If I understand the issues involved properly, you need to create new
instances of converter objects only if your converter has to conserve
its state between consecutive calls. That's only the case if you have a
multibyte encoding, like UTF-8, and you might not have provided enough
bytes to fully decode the character in the last call.

Unfortunately, kaffe's encoding loading mechanism in and
always creates a new instance of an encoding. It should not have to do
so for one-to-one encodings. I'd like to fix that, too.
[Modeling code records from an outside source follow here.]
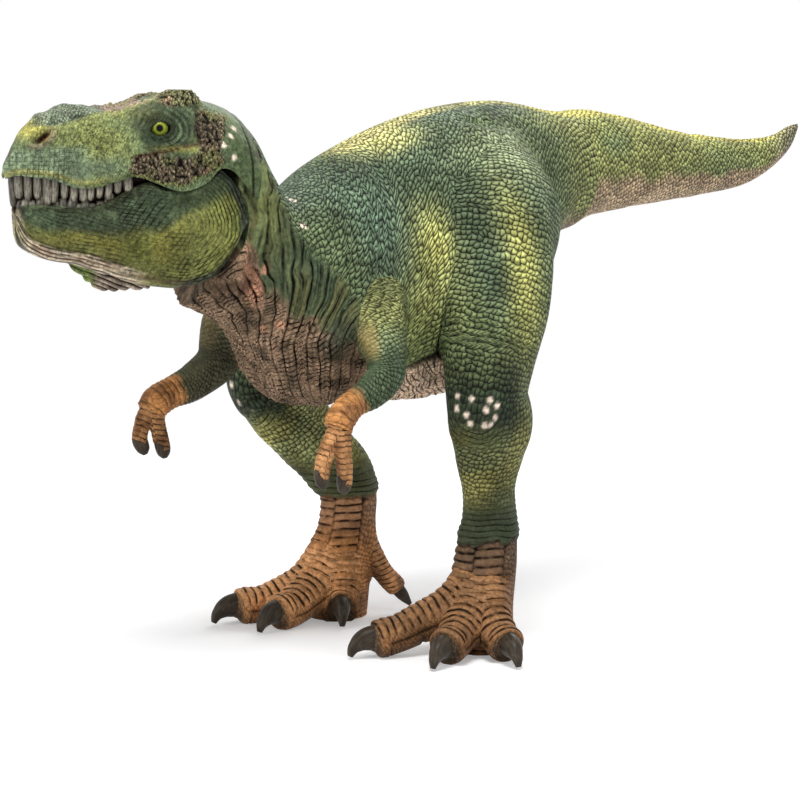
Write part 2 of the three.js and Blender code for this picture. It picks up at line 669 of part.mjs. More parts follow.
// Leg: thigh to ankle and foot in one sweep, three toes, a hind toe and their claws
function legSolid(legShares, toes, hindToeShares, side) {
  const rows = smoothRows(legShares, 2).map(([x, y, z, depth, width]) => [
    x * hipHeight,
    y * hipHeight,
    z * hipHeight,
    depth * legRadius,
    width * legRadius,
  ]);
  const pieces = [sweep(rows, new THREE.Vector3(0, 1, 0), legRingSteps)];
  const up = new THREE.Vector3(0, 0, 1);
  const [footX, footY] = legShares[legShares.length - 2].map((share) => share * hipHeight);
  for (const { angle, lengthShare, archShare } of toes) {
    const [dx, dy] = [Math.sin(angle * degree), -Math.cos(angle * degree)];
    const full = lengthShare * toeLength;
    const toe = full - clawLength * clawRootShare;
    const at = (distance, z, high, wide) => [footX + dx * distance, footY + dy * distance, z, high, wide];
    const toeRows = toeShares.map(([place, z, ...sizes]) => {
      const rise = z + archShare * Math.max(Math.sin(Math.PI * place), 0);
      return at(toe * place, rise * toeRadius, ...sizes.map((v) => v * toeRadius));
    });
    pieces.push(sweep(smoothRows(toeRows, 2), up, limbRingSteps));
    const clawRows = clawShares.map(([back, z, high, wide]) =>
      at(full - back * clawLength, z * toeRadius, high * clawRadius, wide * clawRadius),
    );
    pieces.push(sweep(smoothRows(clawRows, 2), up, smallRingSteps));
  }
  const [start, middle, tip] = hindToeShares.map((p) => p.map((share) => share * hipHeight));
  const mix = (t) => middle.map((v, i) => v + (tip[i] - v) * t);
  const root = hindToeRootShare * toeRadius;
  const tipRows = hindToeTipShares.map(([t, size]) => [...mix(t), size * toeRadius, size * toeRadius]);
  const hindRows = smoothRows([[...start, root, root], [...middle, root, root], ...tipRows], 2);
  pieces.push(sweep(hindRows, up, smallRingSteps));
  const below = block([-cutOverrun, -cutOverrun, -cutOverrun], [cutOverrun, cutOverrun, 0]);
  const leg = joined(pieces).subtract(below).subtract(trunkGrown);
  return leg.add(hipPeg(side, 0));
}

// Peg from a leg into the trunk, or its socket when grown
function hipPeg(side, grow) {
  const [y, z, x] = hipShares;
  const centre = new THREE.Vector3(0, headSeamY + y * trunkLength, z * hipHeight);
  const root = trunkHalfWidth * x;
  const near = side * (root - grow);
  const far = side * (root + hipPegLength + legRadius / 2);
  return rod("x", centre, hipPegRadius + grow, Math.min(near, far), Math.max(near, far));
}

function shoulderAt(side) {
  const [y, z, x] = shoulderShares;
  return new THREE.Vector3(side * x * trunkHalfWidth, headSeamY + y * trunkLength, z * hipHeight);
}

function shoulderPeg(side, grow) {
  const centre = shoulderAt(side);
  const near = centre.x - side * (shoulderPegLength + grow);
  const far = centre.x + side * armRadius;
  return rod("x", centre, shoulderPegRadius + grow, Math.min(near, far), Math.max(near, far));
}

// Arm: upper arm, forearm and palm in one sweep, two fingers and their claws
function armSolid(armShares, fingerShares, side) {
  const shoulder = shoulderAt(side);
  const place = ([x, y, z]) => [shoulder.x + x * armLength, shoulder.y + y * armLength, shoulder.z + z * armLength];
  const rows = smoothRows(armShares, 2).map((row) => {
    const size = row[3] * armRadius;
    return [...place(row), size, size * palmFlatness];
  });
  const along = new THREE.Vector3(0, 1, 0);
  const pieces = [sweep(rows, along, limbRingSteps)];
  for (const finger of fingerShares) {
    const fingerRows = finger.map((p, i) => {
      const size = fingerTaperShares[i] * fingerRadius;
      return [...place(p), size, size];
    });
    pieces.push(sweep(smoothRows(fingerRows, 2), along, smallRingSteps));
  }
  return joined(pieces).subtract(trunkGrown).add(shoulderPeg(side, 0));
}

function tailPegCentre() {
  return new THREE.Vector3(0, 0, tailPegShare * hipHeight);
}

function torsoSolid() {
  let torso = trunkSolid(0);
  const withHead = turned(headTurn);
  torso = torso.subtract(rod("x", jawPin, jawDiscRadius + runningGap, -cutOverrun, cutOverrun, withHead));
  const socketEnd = headSeamY + neckPegLength + seamGap;
  torso = torso.subtract(rod("y", neckPegCentre(), neckPegRadius + seamGap, -cutOverrun, socketEnd, withHead));
  const tailSocket = tailSeamY - tailPegLength - seamGap;
  torso = torso.subtract(rod("y", tailPegCentre(), tailPegRadius + seamGap, tailSocket, cutOverrun));
  for (const side of [1, -1]) torso = torso.subtract(hipPeg(side, seamGap)).subtract(shoulderPeg(side, seamGap));
  return torso;
}

function tailWithPeg() {
  const [near, far] = [tailSeamY - tailPegLength, tailSeamY + tailPegLength];
  return tailSolid().add(rod("y", tailPegCentre(), tailPegRadius, near, far));
}

// Painted vinyl, with the colour that covers most of each piece
const hide = { color: 0x5f7d3c, roughness: 0.6, metalness: 0 };
const paint = {
  torso: hide,
  head: { ...hide, color: 0x5b7a42 },
  lower_jaw: { ...hide, color: 0x6d7f35 },
  jaw_pin: { color: 0xb9bcc0, roughness: 0.3, metalness: 1 },
  tail: { ...hide, color: 0x6c8440 },
  left_leg: { ...hide, color: 0x4f7040 },
  right_leg: { ...hide, color: 0x4f7040 },
  left_arm: { ...hide, color: 0x587648 },
  right_arm: { ...hide, color: 0x587648 },
};

const figure = new THREE.Group();
const headGroup = new THREE.Group();
headGroup.applyMatrix4(turned(headTurn));
figure.add(headGroup);

function place(name, solid, group = figure) {
  const mesh = new THREE.Mesh(geometryOf(solid), new THREE.MeshStandardMaterial(paint[name]));
  mesh.name = name;
  group.add(mesh);
}

place("torso", torsoSolid());
place("head", headSolid(), headGroup);
place("lower_jaw", jawSolid(), headGroup);
place("jaw_pin", pinSolid(), headGroup);
place("tail", tailWithPeg());
place("left_leg", legSolid(leftLegShares, leftToes, leftHindToeShares, 1));
place("right_leg", legSolid(rightLegShares, rightToes, rightHindToeShares, -1));
place("left_arm", armSolid(leftArmShares, leftFingerShares, 1));
place("right_arm", armSolid(rightArmShares, rightFingerShares, -1));

// The origin is the middle of the figure's box, at the floor
const box = new THREE.Box3().setFromObject(figure, true);
const middle = box.getCenter(new THREE.Vector3());
figure.position.set(-middle.x, -middle.y, -box.min.z);

const part = new THREE.Group();
part.add(figure);

export default part;
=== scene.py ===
"""Looks of a toy dinosaur figure: painted hide with scales and folds, teeth, claws and eyes.

Every piece is a grid of points worked out in millimetres, in the frame in which the figure was
sculpted: it looks along -Y, its left side is +X, +Z is up, and the floor is at Z = 0.
"""

import bpy
import numpy as np
from mathutils import Matrix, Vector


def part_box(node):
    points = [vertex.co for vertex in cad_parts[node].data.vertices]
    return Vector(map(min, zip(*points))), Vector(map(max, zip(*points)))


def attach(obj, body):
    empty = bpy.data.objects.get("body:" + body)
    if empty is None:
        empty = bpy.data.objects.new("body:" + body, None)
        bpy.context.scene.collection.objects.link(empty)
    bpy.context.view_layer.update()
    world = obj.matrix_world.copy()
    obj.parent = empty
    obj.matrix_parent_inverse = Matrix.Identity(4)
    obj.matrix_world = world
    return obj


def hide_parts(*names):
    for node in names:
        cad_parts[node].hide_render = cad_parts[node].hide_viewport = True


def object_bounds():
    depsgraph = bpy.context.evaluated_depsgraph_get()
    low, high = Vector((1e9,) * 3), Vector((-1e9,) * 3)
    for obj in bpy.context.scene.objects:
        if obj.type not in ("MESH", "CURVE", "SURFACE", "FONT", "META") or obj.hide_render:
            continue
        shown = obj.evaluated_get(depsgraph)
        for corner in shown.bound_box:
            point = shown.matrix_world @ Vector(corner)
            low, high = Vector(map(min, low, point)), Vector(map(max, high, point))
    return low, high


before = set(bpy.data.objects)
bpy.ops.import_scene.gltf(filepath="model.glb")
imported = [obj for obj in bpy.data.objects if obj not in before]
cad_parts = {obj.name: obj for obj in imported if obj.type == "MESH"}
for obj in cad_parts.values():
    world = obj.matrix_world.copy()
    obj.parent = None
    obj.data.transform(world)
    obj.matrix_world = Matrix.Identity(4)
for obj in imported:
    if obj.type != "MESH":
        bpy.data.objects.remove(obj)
cad_box = [list(corner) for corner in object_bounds()]

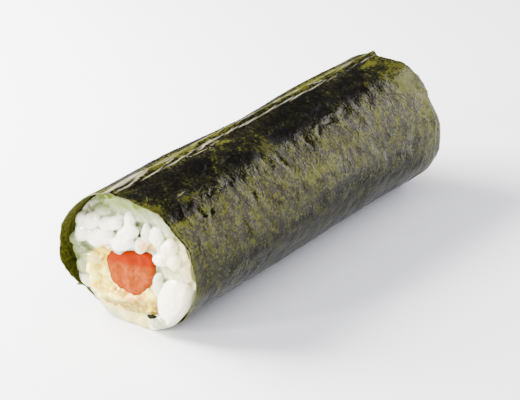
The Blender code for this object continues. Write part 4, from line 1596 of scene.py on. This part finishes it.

7 or 8 times slower than IBM. > And that's not even using any of the
serialized converters, just  > the default one (which is written in
JNI). > 

Why was a JNI based conversion chosen for ISO-Latin-1 in the first
place? ISO-Latin-1 one essentially converts each byte into itself as a
Unicode character. So almost everything the conversion routine does is
to copy the bytes around. Is kaffe's interpreter/jit/jit3 slower than
the JNI call with all its overhead?

If you've made it through till here, I'd like to hear from you :)


[1] Personally, I think people should use the phonetical encoding

Imagine that! A world without spellcheckers! You'd pronounce
the items on the menu of a chinese restaurant properly!

Still, the current problem of converting the documents written in
traditional scripts, like ASCII, would remain. Back to square one.